Modern biotechnological approaches could reveal medical and industrial uses for the same herbs and spices used in spaghetti sauce and other Italian fare, says Assistant professor Kalidas Shetty of the UMass Food Science Department.
Shetty is researching the possibility of using thyme, oregano, savory, rosemary and sage for purposes such as preserving foods, preventing cancer and protecting people from inflammatory diseases. Each herb serves a different purpose.
Shetty conceived of using herbs for medical and food processing applications when he was living in his native southern India and learned that early explorers had always used spices as food preservatives.
“I’m really going back to the original purpose of using herbs,” says Shetty, who came to America in 1984, and arrived at the University a year and a half ago. “Explorers from the Middle East and Europe had always used herbs and spices to preserve food, and those spices evolved into becoming flavor enhancers. This even led Columbus to search for a new route to the East, and landed him in the Americas.”
Researches have bandied around the age-old theory of using herbs and spices for medical purposes since the 1950s, said Shetty, but modern biotechnological approaches have facilitated studies for such theories.
Shetty’s first approach is to exploit the anti-microbial properties of chemical components in herbs that, when added to specific foods, could fight off food pathogenic bacteria such as Salmonella or E-coli. Shetty is conducting this work in collaboration with UMass professor of Food Microbiology Ronald Labbe.
“Currently, sodium benzoate, potassium sorbate and other synthesized chemical compounds are used to protect against pathogens,” Labbe says. “Some chemical components of herbs would provide a natural alternative to those chemicals.”
Shetty also believes that certain components could be used as anti-oxidants, which prevent the natural deterioration of foods. Synthesized anti-oxidants, such as butyl-hydroxyanisole (BHA), and butyl-hydroxytolune (BHT), are currently used as anti-oxidants, but Shetty said these compounds have been suspected to cause cancer of the stomach and bladder. He believes that herbs could serve as chemo-preventative agents, which prevent the beginning stages that lead to cancer.
“Lipid oxidation, or deterioration of the membrane, can trigger the development of cancer,” says Shetty. “Some herbs contain chemical compounds that could prevent that deterioration from beginning in the first place.”
Shetty also suspects that some herbs contain anti-protozoal and anti-malarial properties. He is collaborating with UMass professor Linda Nolan in studying the effects (of what??) on these microorganisms.
Shetty began researching these approaches using a biotechnological approach called plant tissue culture. This technique includes using in vitro conditions in the laboratory to grow cloned plants of each spice from a single seed. Shetty snipped and planted an offshoot of the first plant that sprouted, and produced 12-15 clones of each herb by planting offshoots of successive plants. Shetty explains that he grew plants in a controlled environment because herbs grown outdoors tend to be heterogeneous.

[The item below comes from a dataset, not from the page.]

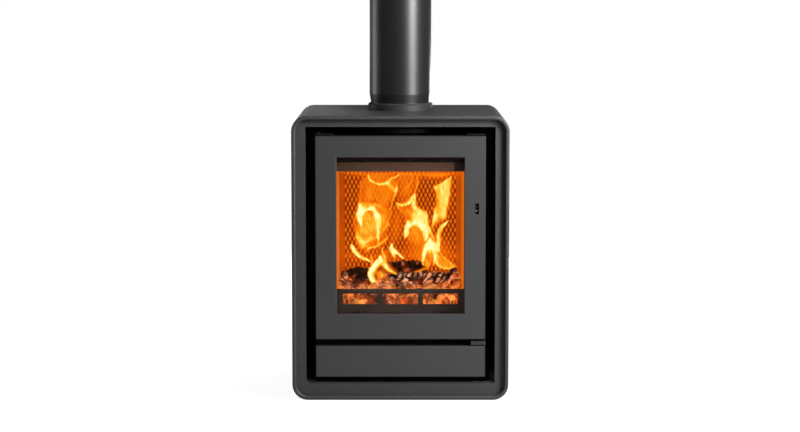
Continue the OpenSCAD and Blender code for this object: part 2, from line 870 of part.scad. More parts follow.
// Ash pan with a flange round its mouth
module ash_pan() {
  mid = pan_y + pan_l / 2;
  r = 8;
  color(steel_black)
  translate([0, mid, pan_z]) difference() {
    union() {
      linear_extrude(pan_h) rounded_rect(pan_w, pan_l, r);
      translate([0, 0, pan_h - pan_wall]) linear_extrude(pan_wall)
        rounded_rect(pan_w + 2 * pan_flange, pan_l, r);
    }
    translate([0, 0, pan_wall]) linear_extrude(pan_h)
      rounded_rect(pan_w - 2 * pan_wall, pan_l - 2 * pan_wall, r - pan_wall);
    translate([0, -mid, -pan_z]) bracket_screws() screw_hole(screw_d, 4);
  }
}

// Lower cover: a bevelled plate with a shallow return all round
module lower_cover() {
  t = 3;
  depth = door_t - 6;
  color(steel_dark)
  translate([0, door_y, cover_z]) difference() {
    union() {
      bevelled_plate(door_w, cover_h, door_plate_t, edge_bevel);
      box([-door_w / 2, door_plate_t - 0.01, 0], [door_w / 2, depth, cover_h]);
    }
    box([-door_w / 2 + t, door_plate_t, t], [door_w / 2 - t, depth + 1, cover_h - t]);
    translate([0, -door_y, -cover_z]) bracket_screws() screw_hole(screw_d, 4);
  }
}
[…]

“The plants grown outdoors are cross-pollinated by nature,” says Shetty. “Certain elements, like the wind and insects, make each plant different than the next.” Shetty’s second step, which he is about to undertake, uses several analytical and chemical approaches that enable him to screen each clone for desirable chemical compounds that produce anti-microbial, anti-oxidant, or anti-protozoal properties. Shetty will also determine the level at which these chemical compounds are present. Professors Labbe and Nolan will then use specific extracts from elite clones and test them (??) in their respective microbial systems.
Using another biotechnological approach, Shetty will characterize key enzymatic pathways that regulate the synthesis of the above chemical compound, and the level at which these compounds are present.
Shetty will then isolate and characterize the genes that regulate the synthesis of the enzymes that produce the chemical compounds. Finally, he will breed transgenic (??) plants containing the genes that produce the highest levels of the desired chemical compounds.